Matsushita (or whatever) no blue...

Check the blue output transistors on the neck board. It's also very possible the tube has a dead blue gun and you could use a rejuvenator to test/fix it. Those Matsushita tubes are known for crapping out. I had one with 2 guns that were dead but my rejuvenator fixed them right up. :)
 
Check the blue output transistors on the neck board. It's also very possible the tube has a dead blue gun and you could use a rejuvenator to test/fix it. Those Matsushita tubes are known for crapping out. I had one with 2 guns that were dead but my rejuvenator fixed them right up. :)

Thats kind of what I was thinking...gotta get one of them rejuvinators!
 
took another peek tonight...looks like there are three orange filements glowing in the neck, are those the guns? if so, would that mean all 3 work? also? i unplugged the game and was watching the monitor when i pulled the plug. right as the power died, red, green AND blue bars briefly lit up the screen....this makes me think this thing can produce blue but for some reason isnt...
 
took another peek tonight...looks like there are three orange filements glowing in the neck, are those the guns? if so, would that mean all 3 work? also? i unplugged the game and was watching the monitor when i pulled the plug. right as the power died, red, green AND blue bars briefly lit up the screen....this makes me think this thing can produce blue but for some reason isnt...

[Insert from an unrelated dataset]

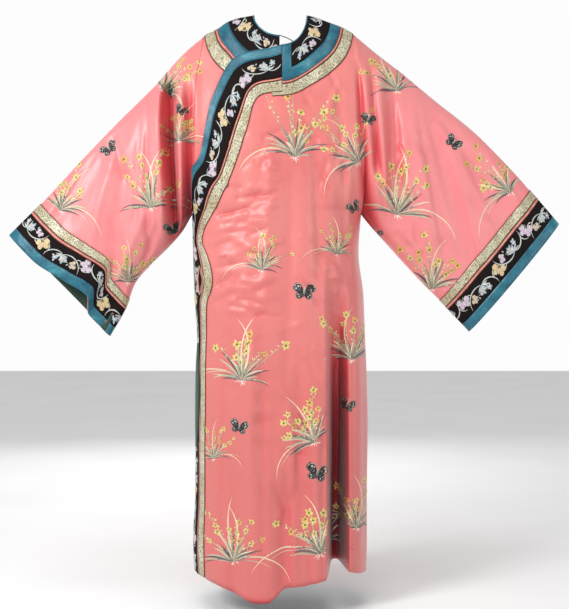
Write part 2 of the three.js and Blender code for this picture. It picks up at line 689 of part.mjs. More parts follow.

What you see glowing are the heaters for those guns. Just because those are working doesn't mean you'll have blue. There could very well be some crud that's built up on the blue gun that won't let any electrons emit from it. I honestly don't know if seeing blue briefly when you powered down means much at all. I would start with checking out the transistor(s) on the neck board and make sure they are ok especially if you don't own or have access to a crt rejuvenator at the moment. Also look at the blue adjustment pots themselves. If they fail you can see a loss of the color they are associated with.
 
One way to troubleshoot those transistors, failing spare parts, is to simply swap two of them. Swap the blue with, say, green. Now, if you have no green, but now have blue, then the transistor is at fault.

Similarly, if you have a stuck color (haze all over the picture in one color), you can remove the associated drive transistor. If you still have that colored haze after that, then the tube has a shorted gun. If the colored haze goes away, then the transistor was probably shorted (or there was something else wrong further back in the circuit).